▸ **TASK BRIEF**
Copy exactly the lines from the first line of the records below through the line containing "every corner rounded.", including both, and nothing else.

[Rows from a 3D modeling dataset]
================================

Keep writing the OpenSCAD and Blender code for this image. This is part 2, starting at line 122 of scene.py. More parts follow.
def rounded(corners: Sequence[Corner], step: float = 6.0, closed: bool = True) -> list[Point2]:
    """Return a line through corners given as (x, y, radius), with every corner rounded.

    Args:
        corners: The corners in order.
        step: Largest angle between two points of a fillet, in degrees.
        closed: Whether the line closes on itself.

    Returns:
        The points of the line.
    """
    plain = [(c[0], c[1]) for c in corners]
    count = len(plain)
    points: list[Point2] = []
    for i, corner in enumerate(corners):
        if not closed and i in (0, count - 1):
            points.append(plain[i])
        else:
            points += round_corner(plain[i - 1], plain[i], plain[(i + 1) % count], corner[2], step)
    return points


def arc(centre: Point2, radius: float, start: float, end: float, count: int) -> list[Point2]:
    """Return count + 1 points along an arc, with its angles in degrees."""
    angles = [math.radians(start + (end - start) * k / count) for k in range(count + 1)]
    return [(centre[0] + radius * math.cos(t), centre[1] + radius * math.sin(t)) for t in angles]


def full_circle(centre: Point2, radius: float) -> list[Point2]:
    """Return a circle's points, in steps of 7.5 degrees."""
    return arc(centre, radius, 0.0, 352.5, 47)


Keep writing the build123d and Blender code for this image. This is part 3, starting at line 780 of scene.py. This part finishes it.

================================

▸ **SOLUTION TO THE EXERCISE**
Keep writing the OpenSCAD and Blender code for this image. This is part 2, starting at line 122 of scene.py. More parts follow.
def rounded(corners: Sequence[Corner], step: float = 6.0, closed: bool = True) -> list[Point2]:
    """Return a line through corners given as (x, y, radius), with every corner rounded.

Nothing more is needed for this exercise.